Assess company performance on numerous aspects of diversity by using the supplmental Diversity Data Survey, found in Tab 2 of the offline versions of our Gender Scoring Tools.
1 ‘Historically marginalized’ indicates a person or member of a group that has been discriminated against in the past and/or is currently disadvantaged due to one or multiple factors. Affected groups will vary by context, and can include known or unknown identities.
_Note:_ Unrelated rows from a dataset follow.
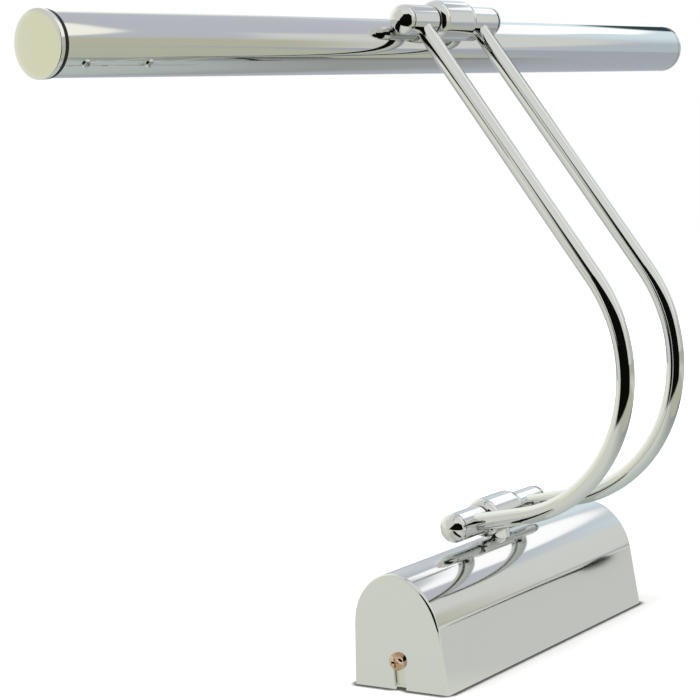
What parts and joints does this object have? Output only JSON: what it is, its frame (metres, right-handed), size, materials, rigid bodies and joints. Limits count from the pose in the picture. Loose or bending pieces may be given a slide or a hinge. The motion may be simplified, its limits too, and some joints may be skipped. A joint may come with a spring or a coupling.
{
  "type": "bathroom mirror light",
  "caption": "Wall light for over a mirror: an arched chromed base, two bent swing arms on friction hinges and a slotted tube lamp that tilts.",
  "frame": {"origin": "middle of the base's flat wall face", "axes": "+X up the wall, towards the side that the arms bulge to; +Y along the lamp tube and the base; +Z out of the wall"},
  "size_m": [0.1268, 0.4736, 0.3034],
  "materials": {
    "chrome": "bright chrome plate on brass and steel",
    "zinc_steel": "zinc plated steel",
    "nickel_brass": "nickel plated brass",
    "black_nylon": "moulded black nylon",
    "spacer_nylon": "moulded natural nylon",
    "black_rubber": "moulded black rubber",
    "driver_case": "moulded white driver case, potted",
    "terminal_nylon": "moulded natural nylon",
    "lead_sheath": "white lead sheath",
    "supply_sheath": "brown lead sheath",
    "earth_sheath": "green and yellow lead sheath",
    "aluminium_tray": "extruded aluminium",
    "white_board": "white solder mask on an aluminium core board",
    "led_phosphor": "cast phosphor",
    "opal_acrylic": "extruded opal acrylic"
  },
  "bodies": {
    "base": {"base_cover": "chrome", "end_screws": "nickel_brass", "wall_bracket": "zinc_steel", "cable_grommet": "black_rubber", "led_driver": "driver_case", "driver_screws": "zinc_steel", "terminal_block": "terminal_nylon", "terminal_sleeves": "nickel_brass", "terminal_screws": "zinc_steel", "earth_stud": "zinc_steel", "earth_washer": "zinc_steel", "earth_nut": "zinc_steel", "earth_lead": "earth_sheath", "supply_leads": "supply_sheath", "lamp_leads": "lead_sheath", "lower_knuckle": "chrome", "lower_axle": "zinc_steel", "lower_washers": "black_nylon", "lower_dome_nuts": "chrome", "lower_stud": "zinc_steel", "lower_spacer": "spacer_nylon", "lower_lock_washer": "zinc_steel", "lower_nut": "zinc_steel"},
    "arms": {"arm_near": "chrome", "arm_far": "chrome", "arm_lead_near": "lead_sheath", "arm_lead_far": "lead_sheath", "lower_barrel_near": "chrome", "lower_barrel_far": "chrome", "upper_barrel_near": "chrome", "upper_barrel_far": "chrome"},
    "head": {"upper_knuckle": "chrome", "upper_axle": "zinc_steel", "upper_washers": "black_nylon", "upper_dome_nuts": "chrome", "upper_stud": "zinc_steel", "upper_spacer": "spacer_nylon", "upper_lock_washer": "zinc_steel", "upper_nut": "zinc_steel", "lamp_tube": "chrome", "cap_seals": "black_rubber", "head_rivets": "aluminium_tray", "led_carrier": "aluminium_tray", "led_board": "white_board", "led_chips": "led_phosphor", "diffuser": "opal_acrylic", "head_connectors": "terminal_nylon", "head_leads": "lead_sheath", "end_cap_near": "chrome", "end_cap_far": "chrome"}
  },
  "joints": [
    {"name": "lower_tilt", "type": "hinge", "parent": "base", "child": "arms", "pos_m": [0, 0, 0.0619], "axis": [0, 1, 0], "range_deg": [-75, 35]},
    {"name": "head_tilt", "type": "hinge", "parent": "arms", "child": "head", "pos_m": [-0.00321, 0, 0.29417], "axis": [0, 1, 0], "range_deg": [-30, 90]}
  ]
}
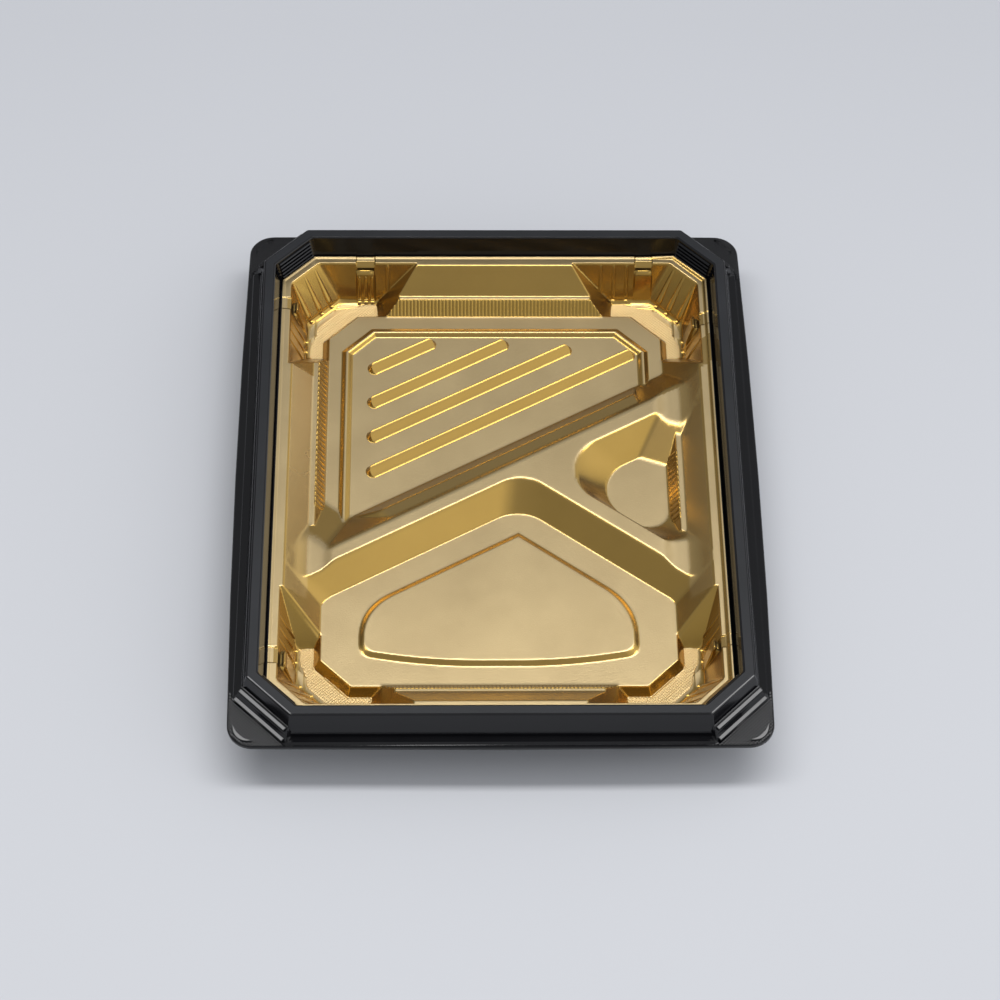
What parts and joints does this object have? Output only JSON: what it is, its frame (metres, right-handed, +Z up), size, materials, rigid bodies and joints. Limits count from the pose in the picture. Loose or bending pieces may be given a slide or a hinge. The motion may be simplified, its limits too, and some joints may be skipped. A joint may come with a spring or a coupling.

For example, historically marginalized people may be ethnic or religious minorities; refugees or war returnees; people living with terminal illness, physical or intellectual disabilities; very elderly or young people; people who have been homeless or formerly incarcerated; people who are gay or transgender; or individuals who experience multiple forms of social marginalization based on their intersecting identities.
2 ‘Dis’ability refers to a condition or function judged to be significantly impaired relative to the usual standard of an individual or group. The term relates to individual functioning, e.g., physical impairment, sensory impairment, cognitive impairment, intellectual impairment, mental illness, and various types of chronic disease.